Why wait for VOTEs, instead of just sending COMMIT to finished nodes?
  If some node isn't in tentative commit, might crash and refuse to commit.
  Now we're in trouble: some nodes have committed, others have aborted.

What happens with packet loss?
  Use retransmission and duplicate suppression (keep old responses).

What happens if a worker node crashes?
  Crash before it wrote presumed-commit record.
    Coordinator resends PREPARE, worker will respond with VOTE ABORT.
  Crash after it wrote presumed-commit, before it sent VOTE.
    Coordinator resends PREPARE, worker will respond with VOTE COMMIT.
  Crash after it sent VOTE.
    Coordinator resends COMMIT, worker will turn tentative commit into commit.
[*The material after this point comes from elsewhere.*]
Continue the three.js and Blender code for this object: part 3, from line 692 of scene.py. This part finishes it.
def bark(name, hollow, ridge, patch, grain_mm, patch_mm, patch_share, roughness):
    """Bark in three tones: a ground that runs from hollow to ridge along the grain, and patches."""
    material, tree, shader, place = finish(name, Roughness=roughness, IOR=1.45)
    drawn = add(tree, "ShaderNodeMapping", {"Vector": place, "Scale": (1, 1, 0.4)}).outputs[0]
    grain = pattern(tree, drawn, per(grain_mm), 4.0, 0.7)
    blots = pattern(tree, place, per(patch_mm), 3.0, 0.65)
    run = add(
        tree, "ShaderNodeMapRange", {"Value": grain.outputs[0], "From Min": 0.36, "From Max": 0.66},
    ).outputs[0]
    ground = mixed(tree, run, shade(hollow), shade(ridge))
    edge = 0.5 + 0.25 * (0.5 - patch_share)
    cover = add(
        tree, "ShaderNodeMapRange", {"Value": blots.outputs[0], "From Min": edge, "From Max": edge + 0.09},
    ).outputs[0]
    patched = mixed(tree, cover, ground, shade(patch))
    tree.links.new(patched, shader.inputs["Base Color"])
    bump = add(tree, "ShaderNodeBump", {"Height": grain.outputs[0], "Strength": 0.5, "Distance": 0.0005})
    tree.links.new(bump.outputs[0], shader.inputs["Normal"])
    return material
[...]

What happens if the coordinator crashes?
  Need to remember what happened to the parent transaction!
  Coordinator maintains a log with each distributed transaction's outcome.
  Crash before coordinator sends PREPARE.
    No workers have promised to commit, can timeout.
  Crash after coordinator sent some (but not all) PREPAREs.
    Some workers promised to commit.
    Will resend VOTE to coordinator, coordinator can reply to abort.
  Crash after coordinator got all VOTEs and wrote its commit record.
    Workers will resend VOTEs, coordinator will send out COMMIT.
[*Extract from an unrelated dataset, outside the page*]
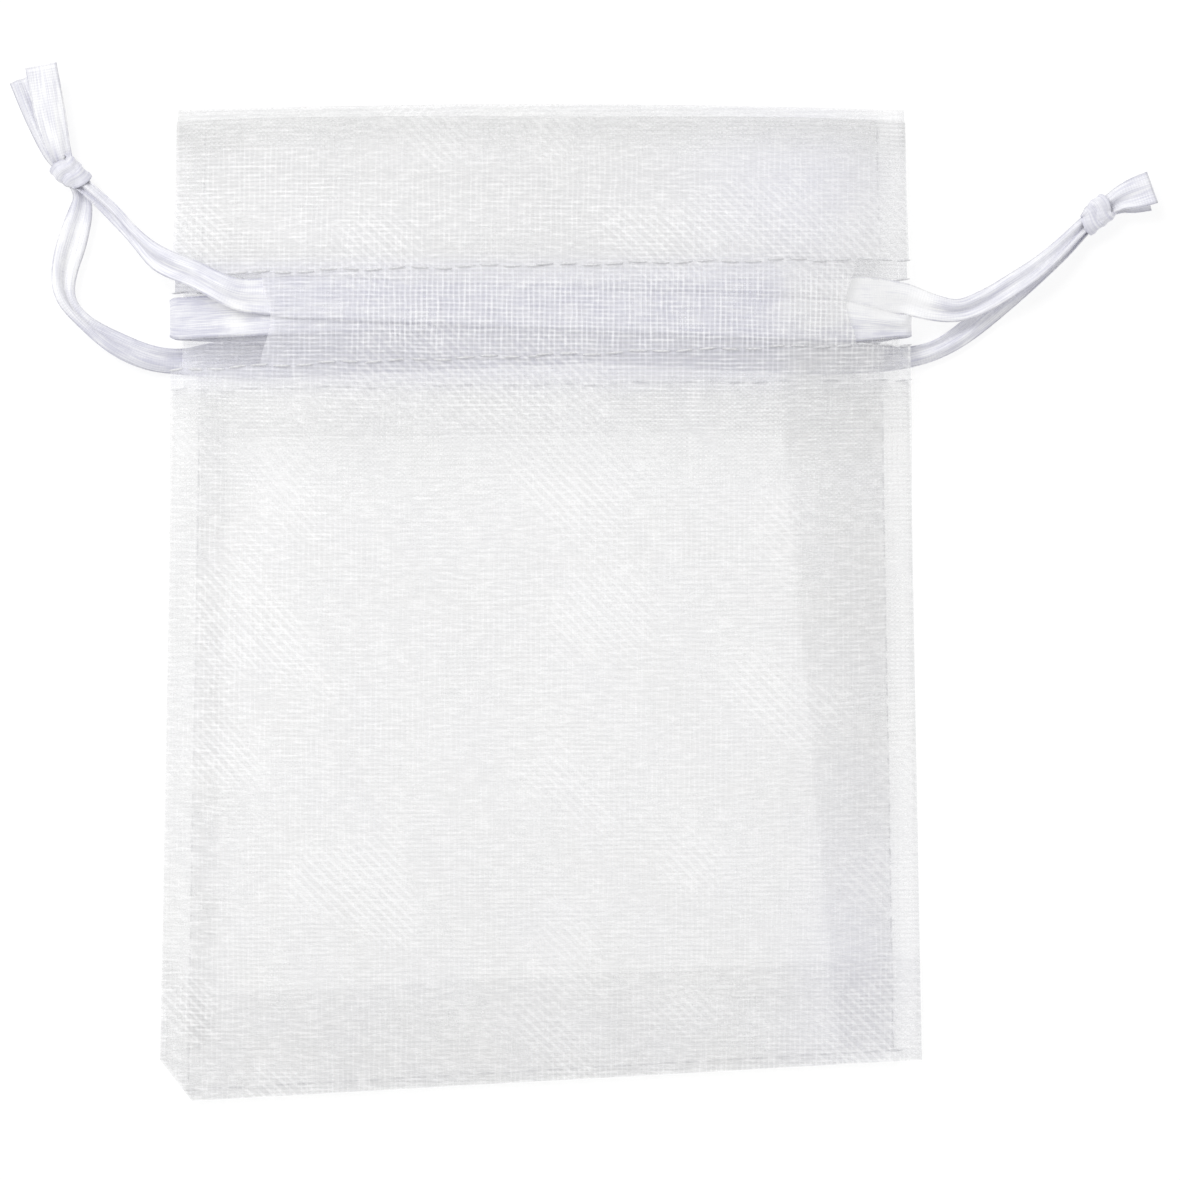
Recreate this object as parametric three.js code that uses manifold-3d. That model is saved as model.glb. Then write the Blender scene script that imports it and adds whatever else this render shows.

When can we garbage-collect the logs?
  Coordinator must hear ACK from every worker before removing commit log.
    Otherwise, crashed worker might need to re-ask if some txn committed.
    Coordinator writes a "done" record when it receives all ACKs.
  Workers must keep around log in tentative-commit until coordinator decides.
    Worker not allowed to abort, even if the coordinator has crashed..
    After all, it may be the network just being slow: cannot tell.
  2PC guarantees that _eventually_ everyone will agree on outcome.
    But cannot guarantee when this will occur: might take arbitrarily long..
    In the meantime, nodes must keep their logs, and maybe keep locks held.

Two generals dilemma.
  Suppose some recitation instructors want to revolt against grading DP1, but
    all they have is unreliable messages (e.g., email) to plan their move.
  [ slide sequence: two generals ]
  In a network with packet loss, cannot always reach consensus in fixed # steps.

In practice, requirements are quite stringent: bank & airline unlikely to agree.
  Usually what's used instead is a "compensating transaction".
  E.g., charge customer for ticket, commit to disk, credit back if flight full.
  Or reserve seat on flight, try to charge customer, reserve seat if no money.

Summary
  Distributed atomicity can be thought of as a nested transaction problem.
  Cannot always reach consensus in fixed number of steps in asynchronous system.
    Two generals paradox.
  Two-phase commit can eventually agree on commit/abort (but no time bound).
  2PC coordinator, workers may have to keep state for arbitrarily long time.